Morell, who is likely to be tapped for a senior post in a Clinton administration, outlined a more robust role for the U.S. to counter Iran in the Middle East. For example, Morell said the U.S. should consider a new set of sanctions against Iran to punish its “malign behavior in the region.” The Obama administration, on the other hand, has opposed efforts from Congress to impose new sanctions on Iran after the nuclear deal that lifted many of them.

Morell also proposed a new policy for the U.S. Navy to board Iranian ships that are assisting its proxy war in Yemen. “Ships leave Iran on a regular basis carrying arms to the Houthis in Yemen,” he said. “I would have no problem from a policy perspective of having the U.S. Navy boarding their ships and if there are weapons on them to turn those ships around.”

In fairness, Morell said this raised questions of international maritime law. He also recommended countering Iran as part of a new strategy that calls on U.S. allies in the Middle East to do more to tamp down the threat of jihadist ideology and reform weak and corrupt governing systems.

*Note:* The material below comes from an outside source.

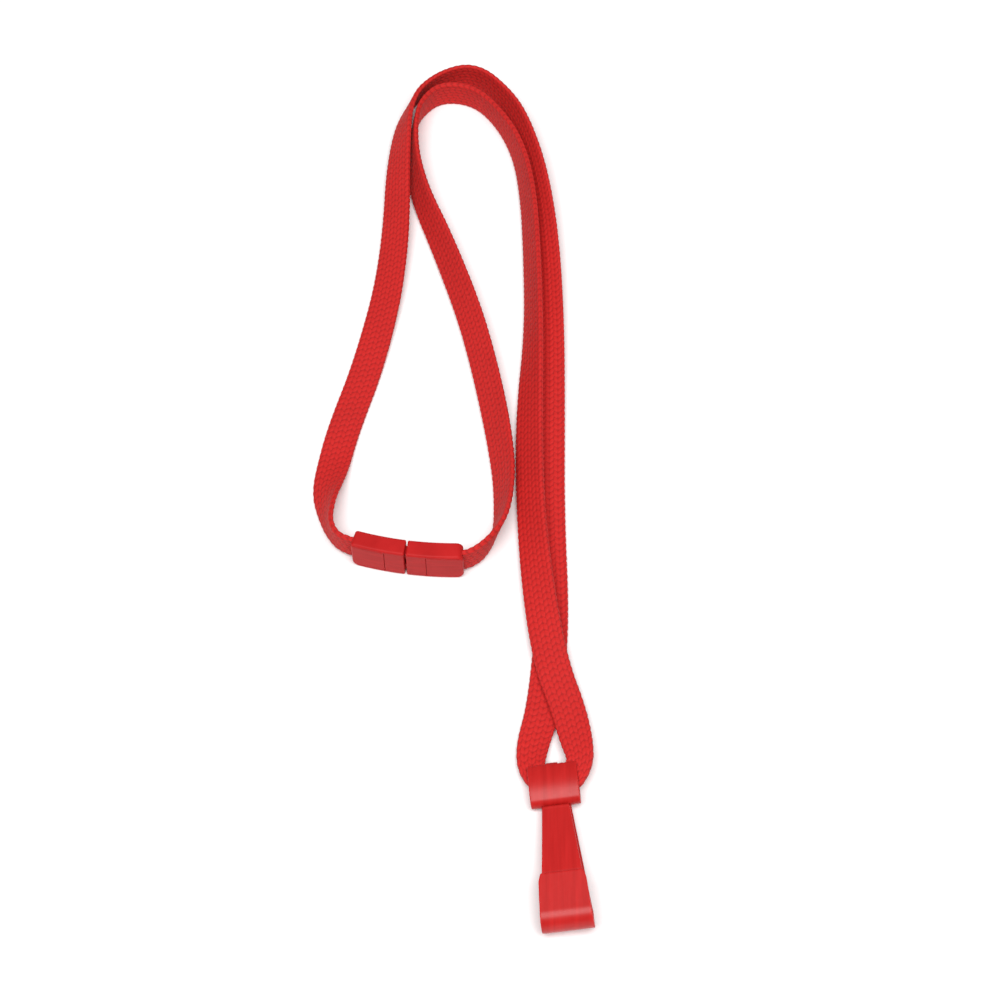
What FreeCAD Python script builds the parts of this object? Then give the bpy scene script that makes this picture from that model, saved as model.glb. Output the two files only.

But it’s striking how different Morell’s approach to Iran is from that of the president he once served. After the Iran nuclear deal, the U.S. hosted summits for Persian Gulf states to discuss their concerns about an emboldened Iran and its support for militias in Lebanon, Iraq and Yemen and for the government in Syria. But the main lever of Obama’s policy for reassuring these allies has been a new suite of arms sales — without a new policy framework to counter Iranian influence.

Indeed, Obama has barely countered Iranian aggression in the region at all. In Iraq, the U.S. has from time to time provided air cover to operations by Iran-supported Shiite militias against the Islamic State. In Syria, the U.S. has sought an agreement with Russia to coordinate airstrikes — as Russia supports the same factions as Iran — and has pressured the rebels it once supported to accept negotiations with the Syrian regime that would not result in its dictator’s immediate removal from power.

Secretary of State John Kerry meanwhile has tried to assure European banks that it’s safe now to invest in Iran. The Obama administration has approved a sale that would allow Boeing to sell planes to Iranian airlines sanctioned for supporting the regime in Syria.

Morell’s approach matches the one laid out in June by Jake Sullivan, Clinton’s top national security adviser. He told the Truman Security Project: “We need to be raising the costs to Iran for its destabilizing behavior and we need to be raising the confidence of our Sunni partners.”

These ideas are also in line with a report from the Center for American Progress released this week that proposes a new strategy for the Middle East. That report says plainly that the nuclear deal reached in 2015 “does not make Iran a regional partner for the United States” and that “Iran continues to pose a threat to U.S. interests and values in the Middle East and around the world.”

Not surprisingly, the report has already drawn criticism from the Iran agreement’s supporters and the left wing of the Democratic Party. Writing in the Nation, former Democratic Congressman Dennis Kucinich speculated that the report was influenced by defense contractors who contributed to the Center for American Progress. Progressive journalist Jim Lobe skewered the report for squandering an opportunity to cooperate with Iran.

All of this suggests that if Clinton wins the presidency next month, she will be taking on not only Iranian aggression abroad, but also Iran’s apologists back in Washington.